11 July 2024

Thaksin Shinawatra’s camp always springs a surprise when it comes to who it picks as prime minister. Late Samak Sundaravej was a veteran, but everyone had ruled him out when he emerged to rule the country under the People’s Power Party. Somchai Wongsawat was virtually a political minnow when he took the top executive post. Yingluck Shinawatra was a giggling girl-next-door only weeks before being thrust into the status of Thailand’s first female prime minister.

Dismiss Chadchart Sittipunt’s chances if you like, then. The man, as of now, looks like a decorative flower in the Pheu Thai Party’s prime ministerial nomination list, but who knows? Latest reports say he has got the blessing of Yingluck, which is definitely something.

Chadchart has been unofficially named a Pheu Thai candidate to become prime minister, alongside long-time favourite Sudarat Keyuraphan. His rise to the party’s forefront has raised many people’s eyebrows. The questions being asked are why it has to be him and why it must be now.

The academic-turned-politician has been widely known in the social media for a long time, specifically since when he was serving as the transport minister in the Yingluck government. At that time, Chadchart somehow managed to earn fame for himself as “the strongest minister of this land” among Thai netizens for his physique.

He is definitely well known among the middle class in Bangkok and urban areas in the provinces. But he is not a familiar name among rural voters, something that he is well aware of, according to his recent interview with the media.

Compared to Sudarat, Chadchart is far behind in terms of political experience, needed rhetoric and popularity among the rural electorates. However, unlike the battle-hardened veteran politician, he has been less prone to political attacks and therefore “fresher” than her going into the upcoming election.

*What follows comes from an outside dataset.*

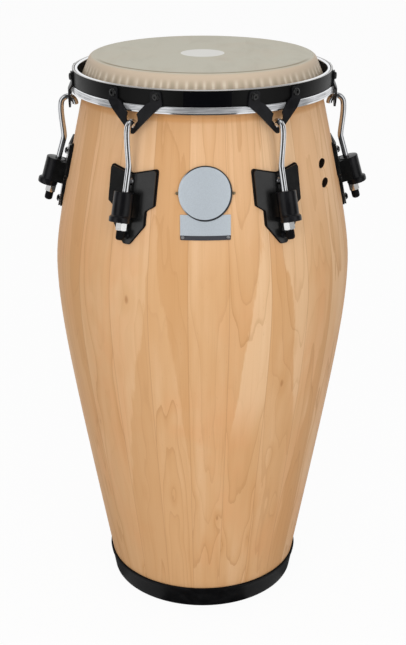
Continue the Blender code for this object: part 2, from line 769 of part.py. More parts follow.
def build_nuts():
    corner = NUT_FLATS / 2 / math.cos(math.radians(30))
    low = nut_top + rod_down * NUT_HEIGHT
    body = cone("tuning_nut", 6, corner, corner, in_plane(nut_top), in_plane(low), math.radians(30))
    hole = ROD_RADIUS + BORE_CLEARANCE
    bore = cone("nut_bore", HEAD_SIDES, hole, hole, in_plane(nut_top - rod_down * NUT_HEIGHT),
                in_plane(low + rod_down * NUT_HEIGHT))
    around("tuning_nut", combine("tuning_nut", body, bore, "DIFFERENCE"), "chrome", in_plane(nut_top))


# Caps and barrels are lofts through circles; a barrel's skirt leans out at its foot.

def loft(name, rings, segments):
    """A closed solid through circles, each given as centre, radius, in the lug's plane."""
    work = bmesh.new()
    rows = []
    for centre, radius in rings:
        row = []
        for k in range(segments):
            angle = 2 * math.pi * (k + 0.5) / segments
            point = in_plane(centre + rod_out * radius * math.cos(angle), radius * math.sin(angle))
            row.append(work.verts.new(point))
        rows.append(row)
    for upper, lower in zip(rows, rows[1:]):
        for k in range(segments):
            nxt = (k + 1) % segments
            work.faces.new((upper[k], upper[nxt], lower[nxt], lower[k]))
    work.faces.new(rows[0])
    work.faces.new(rows[-1])
    return mesh_from(work, name)


def build_caps():
    round_start = cap_foot - rod_down * CAP_ROUND
    rings = [(cap_top, CAP_RADIUS), (round_start, CAP_RADIUS), (cap_foot, CAP_RADIUS * HEAD_CROWN)]
    hole = ROD_RADIUS + BORE_CLEARANCE
    bore = cone("cap_bore", HEAD_SIDES, hole, hole, in_plane(cap_top - rod_down * CAP_LENGTH),
                in_plane(cap_foot - rod_down * CAP_END))
    body = combine("hook_cap", loft("hook_cap", rings, HEAD_SIDES), bore, "DIFFERENCE")
    around("hook_cap", body, "rubber", rod_anchor)


def build_barrels():
    skirt = barrel_top + rod_down * (BARREL_LENGTH - SKIRT_HEIGHT)
    foot = barrel_top + rod_down * BARREL_LENGTH
    shift = rod_out * SKIRT_SHIFT
    wide = BARREL_RADIUS + SKIRT_GROWTH
    rings = [
        (barrel_top, BARREL_RADIUS - BARREL_EDGE),
        (barrel_top + rod_down * BARREL_EDGE, BARREL_RADIUS),
        (skirt - rod_down * SKIRT_SHIFT, BARREL_RADIUS),
        (skirt + shift, wide),
        (foot + shift, wide - BARREL_EDGE),
    ]
    body = loft("lug_barrel", rings, BARREL_SIDES)
    hole = ROD_RADIUS + BORE_CLEARANCE
    bore = cone("barrel_bore", HEAD_SIDES, hole, hole, in_plane(rod_top - rod_down * BARREL_LENGTH / 4),
                in_plane(barrel_foot + rod_down * BARREL_LENGTH / 4))
    around("lug_barrel", combine("lug_barrel", body, bore, "DIFFERENCE"), "black")


# Side plates, gaskets and plate screws

def plate_outline(border):
    """The plate's outline on the shell, grown by a border."""
    half = [
        (0, notch_z + border),
        (WING_WIDTH + border, wing_top + border),
        (WING_WIDTH + border, wing_foot - border / 2),
        (STEM_WIDTH + border, stem_top - border / 2),
        (STEM_WIDTH + border, stem_foot),
        (TIP_WIDTH, plate_tip_z - border),
    ]
    outline = mirrored(half)
    radii = [0, WING_ROUND, STEM_ROUND, STEM_ROUND, TIP_ROUNDING, TIP_ROUNDING]
    radii += list(reversed(radii[1:]))
    return rounded(outline, radii)


def roof(name):
    """Space under the plate's two outer facets."""
    top = wing_top + 2 * PLATE_STAND
    low = plate_tip_z - 2 * PLATE_STAND
    side = 2 * WING_WIDTH
    fall = side * math.tan(math.radians(PLATE_FACET))
    work = bmesh.new()
    profile = [(-side, fall), (0, 0), (side, fall), (side, side), (-side, side)]
    corners = [work.verts.new((x, -ridge_radius(top) + y, top)) for x, y in profile]
    face = work.faces.new(corners)
    moved = bmesh.ops.extrude_face_region(work, geom=[face])["geom"]
    shift = Vector((0, ridge_radius(top) - ridge_radius(low), low - top))
    bmesh.ops.translate(work, vec=shift, verts=[v for v in moved if isinstance(v, bmesh.types.BMVert)])
    return mesh_from(work, name)


def screw_mesh(z, lift, overlap):
    """A pan-head screw square to the plate's ridge, with its head lifted off or let into the plate."""
    seat, outward = screw_line(z)
    head_top = in_plane(seat + outward * (lift + SCREW_HEAD_HEIGHT))
    head_foot = in_plane(seat + outward * (lift - overlap))
    head = cone("screw", HEAD_SIDES, SCREW_HEAD_RADIUS * HEAD_CROWN, SCREW_HEAD_RADIUS, head_top, head_foot)
    shank_top = in_plane(seat + outward * SCREW_HEAD_HEIGHT / 2)
    shank_foot = in_plane(seat - outward * (PLATE_STAND + SHELL_WALL))
    shank = cone("shank", SMALL_SIDES, SCREW_RADIUS, SCREW_RADIUS, shank_top, shank_foot)
    return combine("plate_screw", head, shank, "UNION")


def build_plates():
    near = shell_radius(wing_top) - SHELL_WALL
    far = ridge_foot_r + 2 * WING_WIDTH
    body = combine("side_plate", prism("plate", plate_outline(0), near, far), roof("roof"), "INTERSECT")
    saddle = build_saddle()
    body = combine("side_plate", body, saddle, "UNION")
    inner = layer("plate_bed", -2 * WING_WIDTH, gasket_out + GAP, plate_tip_z)
    body = combine("side_plate", body, inner, "DIFFERENCE")
    body = combine("side_plate", body, barrel_seat(), "DIFFERENCE")
    body = combine("side_plate", body, screw_cutter(lower_screw_z, SCREW_CLEARANCE), "DIFFERENCE")
    body = combine("side_plate", body, screw_mesh(upper_screw_z, 0, GAP), "UNION")
    around("side_plate", body, "black")


def build_saddle():
    """Block that cradles the barrel, square to the rod."""
    start = barrel_top + rod_down * SADDLE_START
    low = start + rod_down * SADDLE_LENGTH
    depth = BARREL_RADIUS - SADDLE_DEPTH + 3 * PLATE_STAND
    middle = (start + low) / 2 - rod_out * (SADDLE_DEPTH + depth / 2)
    work = bmesh.new()
    bmesh.ops.create_cube(work, size=1.0)
    size = Matrix.Diagonal((2 * SADDLE_WIDTH, depth, SADDLE_LENGTH, 1))
    place = Matrix.Translation(in_plane(middle)) @ Matrix.Rotation(-tilt, 4, "X") @ size
    bmesh.ops.transform(work, verts=work.verts, matrix=place)
    return mesh_from(work, "saddle")


def barrel_seat():
    radius = BARREL_RADIUS + GAP / math.cos(math.pi / BARREL_SIDES)
    start = barrel_top - rod_down * GAP
    end = barrel_top + rod_down * BARREL_LENGTH * 2
    return cone("barrel_seat", BARREL_SIDES, radius, radius, in_plane(start), in_plane(end),
                math.pi / BARREL_SIDES)


def build_gaskets():
    near = shell_radius(wing_top) - SHELL_WALL
    far = ridge_foot_r + 2 * WING_WIDTH
    sheet = layer("gasket", GAP, gasket_out, plate_tip_z)
    body = combine("gasket", sheet, prism("gasket_outline", plate_outline(GASKET_BORDER), near, far), "INTERSECT")
    holes = [screw_cutter(z, SCREW_CLEARANCE) for z in (upper_screw_z, lower_screw_z)]
    around("plate_gasket", combine("gasket", body, joined("gasket_holes", holes), "DIFFERENCE"), "rubber")


def build_screws():
    around("plate_screw", screw_mesh(lower_screw_z, GAP, 0), "black")


# Badge: a disc over a rectangular label, both bent to the shell, and four nails

def build_badge():
    near = shell_radius(badge_z) - BADGE_RADIUS
    far = shell_radius(badge_z) + 2 * BADGE_RADIUS
    disc_in = 2 * GAP + BADGE_THICKNESS
    sheet = layer("badge_disc", disc_in, disc_in + BADGE_THICKNESS, label_bottom)
    outline = circle(0, badge_z, BADGE_RADIUS, DISC_SIDES)
    disc = combine("badge_disc", sheet, prism("disc_outline", outline, near, far), "INTERSECT")
    finish("badge_disc", disc, "badge")
    sheet = layer("badge_plate", GAP, GAP + BADGE_THICKNESS, label_bottom)
    label = [(-LABEL_WIDTH, label_bottom), (LABEL_WIDTH, label_bottom),
             (LABEL_WIDTH, label_top), (-LABEL_WIDTH, label_top)]
    body = combine("badge_plate", sheet, prism("label_outline", label, near, far), "INTERSECT")
    holes = [nail_cutter(azimuth, z) for azimuth, z, _ in nail_places()[2:]]
    finish("badge_plate", combine("badge_plate", body, joined("label_holes", holes), "DIFFERENCE"), "badge")


def build_nails():
    for i, (azimuth, z, seat) in enumerate(nail_places()):
        base = shell_radius(z) + seat
        head = cone("nail", HEAD_SIDES, NAIL_HEAD_RADIUS * HEAD_CROWN, NAIL_HEAD_RADIUS,
                    (0, -base - NAIL_HEAD_HEIGHT, z), (0, -base, z))
        shank = cone("nail_shank", SMALL_SIDES, NAIL_RADIUS, NAIL_RADIUS,
                     (0, -base - NAIL_HEAD_HEIGHT / 2, z), (0, -base + NAIL_LENGTH, z))
        nail = combine("badge_nail", head, shank, "UNION")
        finish(f"badge_nail_{i + 1}", turn_round(nail, azimuth), "nail")


clear_scene()
materials = {name: make_material(name, *values) for name, values in FINISHES.items()}
build_shell()
build_foot_ring()
build_skin()
build_rim()
build_band()
build_flesh_hoop()
build_brackets()
build_hooks()
build_nuts()
build_caps()
build_barrels()
build_plates()
build_gaskets()
build_screws()
build_badge()
build_nails()
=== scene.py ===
# Looks of a natural wood conga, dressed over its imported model.
# Metres, +Z up, front towards -Y. An azimuth of 0 is the front and grows towards +X.
from math import asin, atan, atan2, cos, degrees, hypot, pi, radians, sin, sqrt, tan

import bmesh
import bpy
from mathutils import Matrix, Vector


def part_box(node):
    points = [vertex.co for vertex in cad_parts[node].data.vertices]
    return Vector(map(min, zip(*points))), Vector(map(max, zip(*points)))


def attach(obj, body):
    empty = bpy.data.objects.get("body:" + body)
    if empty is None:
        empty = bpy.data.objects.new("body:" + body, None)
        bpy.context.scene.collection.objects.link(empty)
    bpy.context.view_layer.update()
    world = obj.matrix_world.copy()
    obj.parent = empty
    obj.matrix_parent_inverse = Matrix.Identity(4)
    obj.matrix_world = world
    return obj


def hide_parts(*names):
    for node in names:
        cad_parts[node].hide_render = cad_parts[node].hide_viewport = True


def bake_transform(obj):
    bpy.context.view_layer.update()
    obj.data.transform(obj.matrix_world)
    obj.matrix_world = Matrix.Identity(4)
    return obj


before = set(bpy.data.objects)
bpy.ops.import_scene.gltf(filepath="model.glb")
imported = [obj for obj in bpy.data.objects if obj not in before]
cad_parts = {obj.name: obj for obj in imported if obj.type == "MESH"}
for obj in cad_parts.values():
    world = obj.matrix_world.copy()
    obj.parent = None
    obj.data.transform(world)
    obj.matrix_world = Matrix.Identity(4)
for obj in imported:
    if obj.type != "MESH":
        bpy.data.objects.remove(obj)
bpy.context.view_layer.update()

mm = 0.001
gap = 0.3 * mm                      # running gap between neighbouring pieces
lugAzimuths = [-30.0 + 60.0 * i for i in range(6)]

print("conga: frame loaded")


# Points and outlines

def spaced(start, end, count):
    # evenly from start to end, both included
    return [start + (end - start) * k / count for k in range(count + 1)]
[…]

Pheu Thai, according to some party sources, appreciates those “assets”. The former ruling party is more concerned with urban voters than those in the rural areas. Urban voters typically are unpredictable, while Pheu Thai could rest assured of support from millions of their loyal voters in the rural areas.

Urban voters tend to be more “picky” than their rural counterparts regarding prime ministerial candidates. And Pheu Thai cannot afford to ignore this, if they are serious about winning the next election, the sources said.

His party colleagues are well aware that Chadchart’s strength is his popularity in the Thai social media, which is dominated by urbanites in the capital and downtown areas of the provinces.

 

Some recent online surveys showed that Chadchart was more popular than Sudarat and even Prime Minister General Prayut Chan-o-cha. And most survey respondents said they wanted him to become the next prime minister.

Pheu Thai’s internal survey suggested that the party would win more House seats if Chadchart is its top PM candidate – around 220 in the 500-member House of Representatives, compared to between 190 and 200 seats if Sudarat is the flag bearer, according to a party source.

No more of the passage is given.